Records that describe objects

START

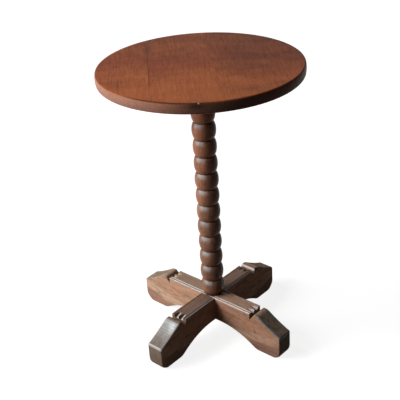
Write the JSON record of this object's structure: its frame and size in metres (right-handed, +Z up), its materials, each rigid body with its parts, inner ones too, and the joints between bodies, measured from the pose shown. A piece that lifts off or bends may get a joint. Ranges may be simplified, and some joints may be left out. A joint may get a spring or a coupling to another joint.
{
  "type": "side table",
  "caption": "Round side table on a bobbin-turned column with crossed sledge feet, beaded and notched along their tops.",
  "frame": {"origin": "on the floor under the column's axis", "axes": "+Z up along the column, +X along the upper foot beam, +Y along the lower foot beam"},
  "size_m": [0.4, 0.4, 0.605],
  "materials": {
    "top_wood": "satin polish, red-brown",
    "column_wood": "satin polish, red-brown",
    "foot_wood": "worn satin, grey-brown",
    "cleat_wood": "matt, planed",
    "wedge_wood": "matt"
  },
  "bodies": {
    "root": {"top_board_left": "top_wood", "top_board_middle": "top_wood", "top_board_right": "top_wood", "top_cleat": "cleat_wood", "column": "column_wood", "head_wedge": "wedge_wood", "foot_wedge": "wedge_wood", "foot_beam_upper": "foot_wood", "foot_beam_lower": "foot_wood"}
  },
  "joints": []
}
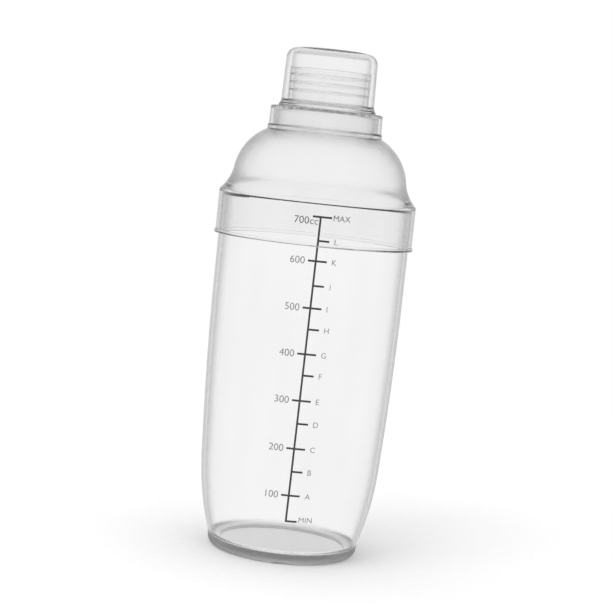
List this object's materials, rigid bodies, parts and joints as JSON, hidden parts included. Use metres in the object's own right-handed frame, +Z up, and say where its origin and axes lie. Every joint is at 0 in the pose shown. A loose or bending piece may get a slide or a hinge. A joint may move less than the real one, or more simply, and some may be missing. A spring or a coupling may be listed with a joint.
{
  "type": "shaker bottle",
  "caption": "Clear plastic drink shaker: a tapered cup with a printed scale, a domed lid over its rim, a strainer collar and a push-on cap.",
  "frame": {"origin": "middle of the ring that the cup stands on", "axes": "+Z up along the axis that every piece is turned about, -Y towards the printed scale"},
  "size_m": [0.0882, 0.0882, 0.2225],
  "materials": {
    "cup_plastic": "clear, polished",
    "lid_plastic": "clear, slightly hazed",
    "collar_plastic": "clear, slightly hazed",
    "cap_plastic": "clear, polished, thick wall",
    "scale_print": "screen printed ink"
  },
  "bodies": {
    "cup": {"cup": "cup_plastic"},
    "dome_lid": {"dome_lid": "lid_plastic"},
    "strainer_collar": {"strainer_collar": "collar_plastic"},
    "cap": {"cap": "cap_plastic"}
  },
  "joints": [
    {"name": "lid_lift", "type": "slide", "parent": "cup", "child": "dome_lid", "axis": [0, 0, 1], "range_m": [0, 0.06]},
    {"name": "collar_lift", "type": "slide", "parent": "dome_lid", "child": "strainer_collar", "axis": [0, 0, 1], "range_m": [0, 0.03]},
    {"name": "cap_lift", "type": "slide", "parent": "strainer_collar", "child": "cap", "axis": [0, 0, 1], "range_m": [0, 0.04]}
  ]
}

END

EXERCISE PROMPT
Give back the data above exactly as it appears.

FULL RESPONSE
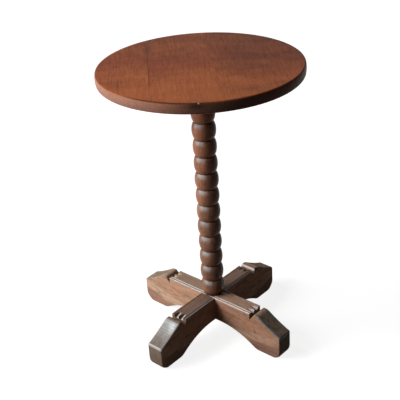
Write the JSON record of this object's structure: its frame and size in metres (right-handed, +Z up), its materials, each rigid body with its parts, inner ones too, and the joints between bodies, measured from the pose shown. A piece that lifts off or bends may get a joint. Ranges may be simplified, and some joints may be left out. A joint may get a spring or a coupling to another joint.
{
  "type": "side table",
  "caption": "Round side table on a bobbin-turned column with crossed sledge feet, beaded and notched along their tops.",
  "frame": {"origin": "on the floor under the column's axis", "axes": "+Z up along the column, +X along the upper foot beam, +Y along the lower foot beam"},
  "size_m": [0.4, 0.4, 0.605],
  "materials": {
    "top_wood": "satin polish, red-brown",
    "column_wood": "satin polish, red-brown",
    "foot_wood": "worn satin, grey-brown",
    "cleat_wood": "matt, planed",
    "wedge_wood": "matt"
  },
  "bodies": {
    "root": {"top_board_left": "top_wood", "top_board_middle": "top_wood", "top_board_right": "top_wood", "top_cleat": "cleat_wood", "column": "column_wood", "head_wedge": "wedge_wood", "foot_wedge": "wedge_wood", "foot_beam_upper": "foot_wood", "foot_beam_lower": "foot_wood"}
  },
  "joints": []
}
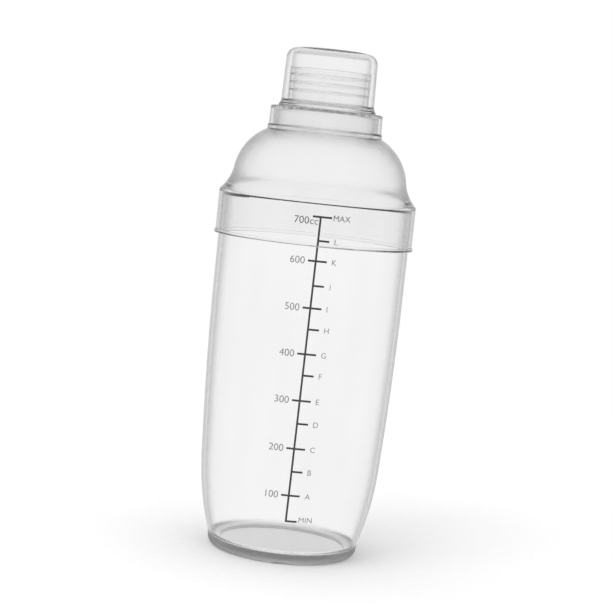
List this object's materials, rigid bodies, parts and joints as JSON, hidden parts included. Use metres in the object's own right-handed frame, +Z up, and say where its origin and axes lie. Every joint is at 0 in the pose shown. A loose or bending piece may get a slide or a hinge. A joint may move less than the real one, or more simply, and some may be missing. A spring or a coupling may be listed with a joint.
{
  "type": "shaker bottle",
  "caption": "Clear plastic drink shaker: a tapered cup with a printed scale, a domed lid over its rim, a strainer collar and a push-on cap.",
  "frame": {"origin": "middle of the ring that the cup stands on", "axes": "+Z up along the axis that every piece is turned about, -Y towards the printed scale"},
  "size_m": [0.0882, 0.0882, 0.2225],
  "materials": {
    "cup_plastic": "clear, polished",
    "lid_plastic": "clear, slightly hazed",
    "collar_plastic": "clear, slightly hazed",
    "cap_plastic": "clear, polished, thick wall",
    "scale_print": "screen printed ink"
  },
  "bodies": {
    "cup": {"cup": "cup_plastic"},
    "dome_lid": {"dome_lid": "lid_plastic"},
    "strainer_collar": {"strainer_collar": "collar_plastic"},
    "cap": {"cap": "cap_plastic"}
  },
  "joints": [
    {"name": "lid_lift", "type": "slide", "parent": "cup", "child": "dome_lid", "axis": [0, 0, 1], "range_m": [0, 0.06]},
    {"name": "collar_lift", "type": "slide", "parent": "dome_lid", "child": "strainer_collar", "axis": [0, 0, 1], "range_m": [0, 0.03]},
    {"name": "cap_lift", "type": "slide", "parent": "strainer_collar", "child": "cap", "axis": [0, 0, 1], "range_m": [0, 0.04]}
  ]
}